Even as a child, I wondered about who this "I" is, and noted its continual changing. As a teenager and in my early twenties, I was taken by Carlos Castaneda's Don Juan's wisdom (and his noting that telling one's personal history can cause others to believe they'd "captured" you), and also by my own experience as I got older that such personal stories just get longer. . . and more tiresome to update (and listen to). Besides, I thought, it's the current "me" that I am, not necessarily the ones from yesterday, and I am not merely the sum of those stories.
What am I trying to say? In part, I am wondering (again) what to DO with my understanding. I am impatient, clearly, and got a good internal chuckle from a blog entry about such (typically Western) impatience this morning.
Reading IN THE REALM OF HUNGRY GHOSTS by Gabor Mate' is illuminating (and disturbing---in a good way). But I am also prone to thinking that if I read just one more book (as they pile up around me, no time to both live and read them all!) I will know what to do next . . .
So as it turns out, this is merely a mixed-up mish-mash of what's swimming in my head and heart right now, and perhaps should never be posted, yet here it is, evidence of my attempts to "evolve" (doesn't that make me sound noble ;-), and wondering, too, how the disturbed mix in the kaliedoscope (or, in a neat play on words someone made) kaliedoscape will settle again.
And, of course, it won't be a permanent settling. . . as there's always (until we die?) another tap that occurs, either from without or within.

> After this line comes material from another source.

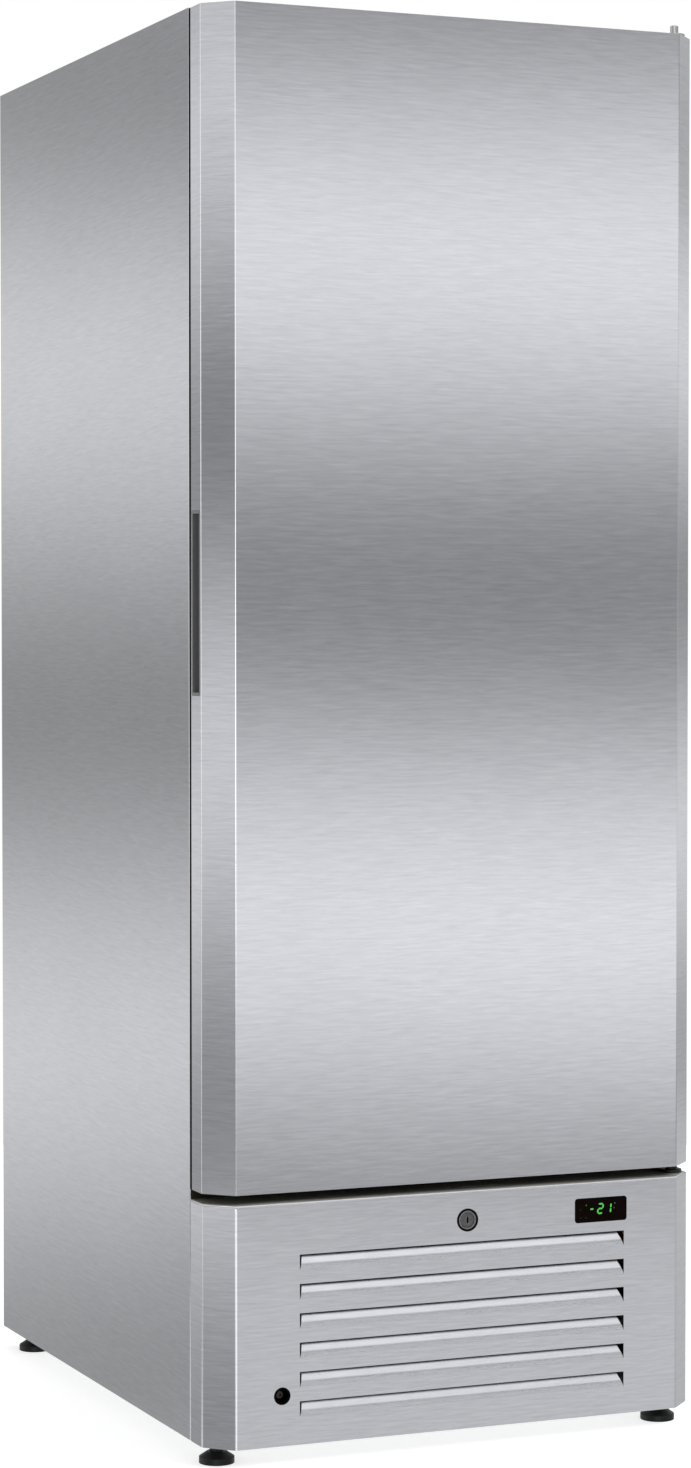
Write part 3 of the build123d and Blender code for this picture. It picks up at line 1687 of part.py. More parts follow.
start_box_low = body_low + start_box_rise
with BuildPart() as start_box:
    # Relay box clipped against the side of the pot, hollowed to its round.
    box_left = compressor_x - compressor_radius - start_box_width
    with BuildSketch(Plane.XY.offset(start_box_low)):
        add(
            rectangle_between(
                box_left,
                compressor_x - compressor_radius + start_box_lap,
                compressor_y - start_box_width,
                compressor_y + start_box_width,
            )
        )
        with Locations((compressor_x, compressor_y)):
            Circle(compressor_radius + clearance, mode=Mode.SUBTRACT)
    extrude(amount=start_box_height)
    chamfer(start_box.faces().sort_by(Axis.X)[0].edges(), length=start_box_edge)
finish(start_box, "compressor_start_box")

with BuildPart() as evaporation_tray:
    # Open moulded tray that takes the defrost water.
    for level, wall, mode in ((deck, 0.0, Mode.ADD), (deck + tray_wall, tray_wall, Mode.SUBTRACT)):
        with BuildSketch(Plane.XY.offset(level)) as tray_floor:
            with Locations((evap_tray_x, drain_y)):
                Rectangle(evap_tray_width - 2 * wall, evap_tray_depth - 2 * wall)
            chamfer(tray_floor.vertices(), length=evap_tray_corner - wall)
        extrude(amount=evap_tray_height, taper=-evap_tray_draft, mode=mode)
finish(evaporation_tray, "evaporation_tray")

elec_x = base_sheet + elec_width / 2 + elec_side_gap - skin_x
with BuildPart() as electrical_box:
    with BuildSketch(Plane.XY.offset(deck)):
        with Locations((elec_x, elec_y)):
            Rectangle(elec_width, elec_depth)
    extrude(amount=elec_height)
    box_edges = electrical_box.edges().filter_by(Axis.Z) + electrical_box.edges().group_by(Axis.Z)[-1]
    chamfer(box_edges, length=elec_edge)
finish(electrical_box, "electrical_box")

# Pipes: discharge from the compressor to the condenser, suction from the back of the box.
drier_x = condenser_left - drier_side_gap
stub_z = body_low + pipe_stub_height
side_run_x = compressor_x + compressor_radius + pipe_side_run
coil_top_z = coil_low + (condenser_passes - 1) * coil_pitch
routes = (
    # discharge: out of the pot's right side, forward, and into the top of the condenser
    [
        (compressor_x + compressor_radius - pipe_entry, compressor_y, stub_z),
        (side_run_x, compressor_y, stub_z),
        (side_run_x, condenser_y, stub_z),
        (side_run_x, condenser_y, coil_top_z),
        (condenser_right + pipe_coil_gap, condenser_y, coil_top_z),
    ],
    # liquid: from the bottom of the condenser to the drier
    [
        (condenser_left - pipe_coil_gap, condenser_y, coil_low),
        (drier_x, condenser_y, coil_low),
        (drier_x, drier_y, coil_low),
        (drier_x, drier_y, drier_low + drier_radius),
    ],
)
with BuildPart() as refrigerant_pipes:
    for points in routes:
        with BuildLine() as pipe_route:
            FilletPolyline(*points, radius=pipe_bend)
        start_direction = (Vector(*points[1]) - Vector(*points[0])).normalized()
        with BuildSketch(Plane(origin=points[0], z_dir=start_direction)):
            RegularPolygon(pipe_radius, pipe_sides)
        sweep(path=pipe_route.line)
    # The filter drier is brazed on to the liquid pipe.
    with BuildSketch(Plane(origin=(drier_x, drier_y, drier_low))):
        RegularPolygon(drier_radius, 2 * pipe_sides)
    extrude(amount=drier_length)
finish(refrigerant_pipes, "refrigerant_pipes")


# ---------------------------------------------------------------- back of the machine compartment

grille_y = cabinet_back - grille_setback
grille_low = floor_gap + base_flange + clearance
grille_high = box_floor - steel - clearance
grille_half = skin_x
gland_x = gland_from_side - half_width
gland_z = box_floor - gland_drop

with BuildPart() as rear_grille:
    # Louvred cover with a turned-back edge all round.
    with BuildSketch(front_plane(grille_y)):
        add(rectangle_between(-grille_half, grille_half, grille_low, grille_high))
        for row in range(vent_rows):
            for column in range(vent_columns):
                vent_x = (column - (vent_columns - 1) / 2) * vent_column_pitch
                vent_z = grille_low + vent_margin + row * vent_row_pitch
                with Locations((vent_x, vent_z)):
                    Rectangle(vent_width, vent_height, mode=Mode.SUBTRACT)
        with Locations((gland_x, gland_z)):
            Circle(gland_waist + clearance, mode=Mode.SUBTRACT)
    extrude(amount=grille_sheet)
    for sign in (-1, 1):
        with BuildSketch(side_plane(sign * grille_half)):
            add(rectangle_between(grille_y - grille_sheet, cabinet_back - bend, grille_low, grille_high))
        extrude(amount=-sign * grille_sheet)
finish(rear_grille, "rear_grille")

with BuildPart() as cable_gland:
    with BuildSketch(front_plane(grille_y + gland_nut_length)):
        with Locations((gland_x, gland_z)):
            RegularPolygon(gland_radius, 6)
    extrude(amount=gland_nut_length)
    with BuildSketch(front_plane(grille_y)):
        with Locations((gland_x, gland_z)):
            Circle(gland_waist)
    extrude(amount=gland_inner_length)
    with BuildSketch(front_plane(grille_y + gland_length)):
        with Locations((gland_x, gland_z)):
            Circle(gland_bore)
    extrude(amount=2 * gland_length, mode=Mode.SUBTRACT)
finish(cable_gland, "cable_gland")
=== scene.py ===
"""Upright freezer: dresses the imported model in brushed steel, plastic and rubber, and sets its stage."""

import json
from math import cos, degrees, radians, sin, tau

import bmesh
import bpy
from bpy.props import FloatProperty, FloatVectorProperty, IntProperty, PointerProperty
from mathutils import Euler, Matrix, Vector

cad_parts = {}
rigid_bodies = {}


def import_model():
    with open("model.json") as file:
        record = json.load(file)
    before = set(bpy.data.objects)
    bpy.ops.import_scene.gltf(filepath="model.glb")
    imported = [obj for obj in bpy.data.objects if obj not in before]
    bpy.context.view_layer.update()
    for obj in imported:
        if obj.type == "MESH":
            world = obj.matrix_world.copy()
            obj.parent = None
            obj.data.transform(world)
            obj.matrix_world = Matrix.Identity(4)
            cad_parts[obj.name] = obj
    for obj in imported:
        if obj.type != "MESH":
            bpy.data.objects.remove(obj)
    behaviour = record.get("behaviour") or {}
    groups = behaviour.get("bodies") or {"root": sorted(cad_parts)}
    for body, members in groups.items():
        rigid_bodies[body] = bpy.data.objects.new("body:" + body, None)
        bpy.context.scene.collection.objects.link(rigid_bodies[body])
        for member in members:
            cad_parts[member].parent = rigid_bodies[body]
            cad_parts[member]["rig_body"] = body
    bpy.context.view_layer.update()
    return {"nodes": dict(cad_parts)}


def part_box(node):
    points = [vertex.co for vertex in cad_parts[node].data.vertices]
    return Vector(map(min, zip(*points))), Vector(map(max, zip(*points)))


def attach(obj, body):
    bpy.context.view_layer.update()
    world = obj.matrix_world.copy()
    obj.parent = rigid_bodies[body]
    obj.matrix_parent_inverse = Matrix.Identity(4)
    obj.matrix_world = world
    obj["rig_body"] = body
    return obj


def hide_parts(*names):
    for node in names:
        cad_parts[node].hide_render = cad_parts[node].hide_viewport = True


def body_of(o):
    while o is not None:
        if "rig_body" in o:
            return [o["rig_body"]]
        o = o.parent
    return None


MERGE = 1e-6  # points nearer than this are one
CREASE = 32.0  # degrees, above which an edge is sharp
FINE_RELIEF = 0.0002  # height of the fine bump of a surface

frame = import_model()
nodes_of_cad = frame["nodes"]

bl_info = {
    "name": "Upright Freezer",
    "version": (1, 0, 0),
    "blender": (4, 5, 0),
    "location": "View3D > Sidebar > Freezer",
    "description": "Builds the dressed pieces of an upright freezer on its packed frame",
    "category": "Add Mesh",
}


# ------------------------------------------------------------------ settings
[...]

As a child, I didn't observe anyone I associated with (these were not really "friends") who went to my little Baptist church being any better or worse off after baptism (aka: giving your heart to Jesus), but I also was told (and partially believed) that if one didn't do this by a certain age, then hell might be the outcome. So, I finally gave it a try, had a very cleansing and dramatic moment of feeling quite pure coming out of the baptismal waters, but I also noticed the feeling didn't last. My mother used to say that I could only be "good" for so long, and then I worked my way into deserving (i.e., by being a typical kid who couldn't always hold her tongue) another whipping (i.e., she hit my legs with my father's belt while holding on to my arm because I tried to get away). Supposedly this whipping "cleansed" me of my desire to "talk back" for a time. That didn't last either.
Of course, I do also have innate tendencies: I love the magical, being solitary in Nature (capitalized to denote I am recognizing my preference for what some consider to be the magical side of nature, the nature in which we communicate with the unseen and plants and rocks and trees and rivers), testing my intuition in various ways (predicting radio tunes, actually seeing someone I thought about, following synchronicity), and traveling.
My "wishful skepticism" also translates into a tendency to wishful thinking: I wish my mother didn't have Alzheimer's; I wish I could help her. I wish my husband didn't hate his job. I wish my daughter and granddaughter lived closer. I wish I didn't get depressed. These wishes go round and round through my mind, even when I don't realize it, when I'm not conscious of it. Wishful thinking is my bane.
Combine these tendencies and various series of synchronous events, and I go to Peru, alone, hoping to be permanently cured of depression. Before that, I traveled alone in France in the hope of becoming "healed" of fears that have been holding me back forever, and in between, practicing Holotropic Breathwork and experiencing fascinating visions of Truth in more hopes of becoming even more deeply "healed" (preferably PERMANENTLY).
Extraordinary experiences are downright fun. I've never been afraid to try out what appeals to my heart----at least in what I perceive as "safe" levels. I'm no daredevil, and I don't have the money to experiment with everything I might desire.
But I also have learned (over and over, from childhood) that my greatest challenge in living is in THIS MOMENT, this present, ordinary moment. And so, I have been steered over the past few years, especially, toward meditation, and, more and more, the study and practice of Buddhism (which, in a Netflix production I recently watched of Columbia University professor Robert Thurman, is rightly defined as a method of learning).
Even as a child, I wondered about who this "I" is, and noted its continual changing. As a teenager and in my early twenties, I was taken by Carlos Castaneda's Don Juan's wisdom (and his noting that telling one's personal history can cause others to believe they'd "captured" you), and also by my own experience as I got older that such personal stories just get longer. . . and more tiresome to update (and listen to). Besides, I thought, it's the current "me" that I am, not necessarily the ones from yesterday, and I am not merely the sum of those stories.
What am I trying to say? In part, I am wondering (again) what to DO with my understanding. I am impatient, clearly, and got a good internal chuckle from a blog entry about such (typically Western) impatience this morning.
Reading IN THE REALM OF HUNGRY GHOSTS by Gabor Mate' is illuminating (and disturbing---in a good way). But I am also prone to thinking that if I read just one more book (as they pile up around me, no time to both live and read them all!) I will know what to do next . . .
So as it turns out, this is merely a mixed-up mish-mash of what's swimming in my head and heart right now, and perhaps should never be posted, yet here it is, evidence of my attempts to "evolve" (doesn't that make me sound noble ;-), and wondering, too, how the disturbed mix in the kaliedoscope (or, in a neat play on words someone made) kaliedoscape will settle again.
And, of course, it won't be a permanent settling. . . as there's always (until we die?) another tap that occurs, either from without or within.